I don’t do Cinquains, no not me!
Much ado about nothing much.
Dedicated to Margo Roby. You know who you are!
Those of you who know me some, know I don’t do formal poem forms. No villanelles, no triolets, no sonnets, and god help me, what’s a sestina they boast about, nor a single Burmese climbing rhyme (only by fortuitous accident do I approach any rhyme), no tankas, not even the pleasant haiku, not even for you. Alright, alright, maybe a cento or two, some gentle thievery tastes too good for letting pass untouched. I’m mostly all dusty jeans in your backyard dirt.
And now Margo says, “cinquains”, and what the heck are those!
You can read Margo’s whole posting here. Otherwise, at its most basic it is 22 syllables. (But please, don’t ask me to count, more than fingers, more than toes!) And of the few variants, she says this…
The personal cinquain is the easiest as it allows you to work around the syllable count, if you wish, and focus on the number of words: 11. You may, of course, stay traditional and work with the syllable count instead: 2, 4, 6, 8, 2 in which case, don’t worry about the number of words.

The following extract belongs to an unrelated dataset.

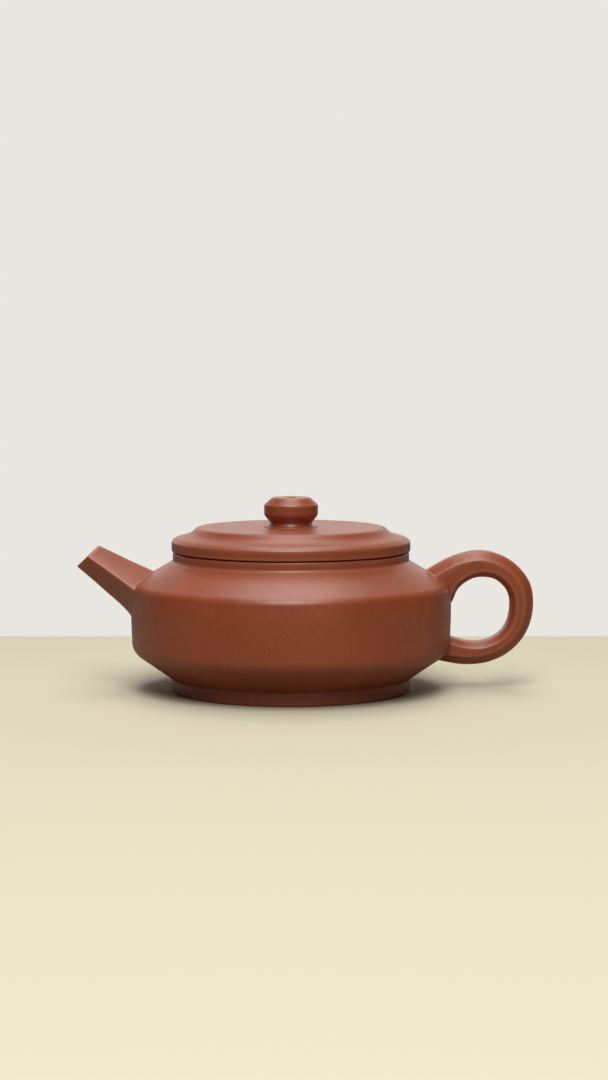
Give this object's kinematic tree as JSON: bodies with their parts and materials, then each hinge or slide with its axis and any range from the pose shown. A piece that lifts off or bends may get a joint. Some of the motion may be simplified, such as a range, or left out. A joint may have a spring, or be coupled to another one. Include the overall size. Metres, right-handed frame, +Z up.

I. ONE word for the person—a name or another descriptor.
II. TWO words that define or describe the person.
III. THREE words that describe an event related to the person.
IV. FOUR words that express the person’s attitude toward the event.
V. ONE word that sums up or otherwise concludes the previous lines.
So alright, it must be moon-stroke, but here’s my one brief stray into cinquain:
-
fishn’
poet
wonders why
tripped by how
dusted off, swims away.
caught.
So there, so brief, and you just kinda gotta look sidewise to catch the drift (of being a fish, never so much caught as when you think you’re not). And ain’t it odd, so little for so much commentary! (But fun is fun!) (or, I’m easily amused)
Margo further suggested,
Because a cinquain is short it is important to keep in mind the following mantras:
POETRY MOVES.
POETRY FORMALIZES.
POETRY COMPRESSES.AND SO, EVERY WORD IN POETRY
MUST BE THE RIGHT WORD.A GOOD POET NEVER COMPROMISES
LANGUAGE.
Alright, alright, do I hear a gauntlet being dropped? (Just me I know.) But just too delicious not to respond! And so,
-
poem being bad (mantras revisited)
poems sit. (politely said, meditate.)
poems relax. (dusty jeans seem just right.)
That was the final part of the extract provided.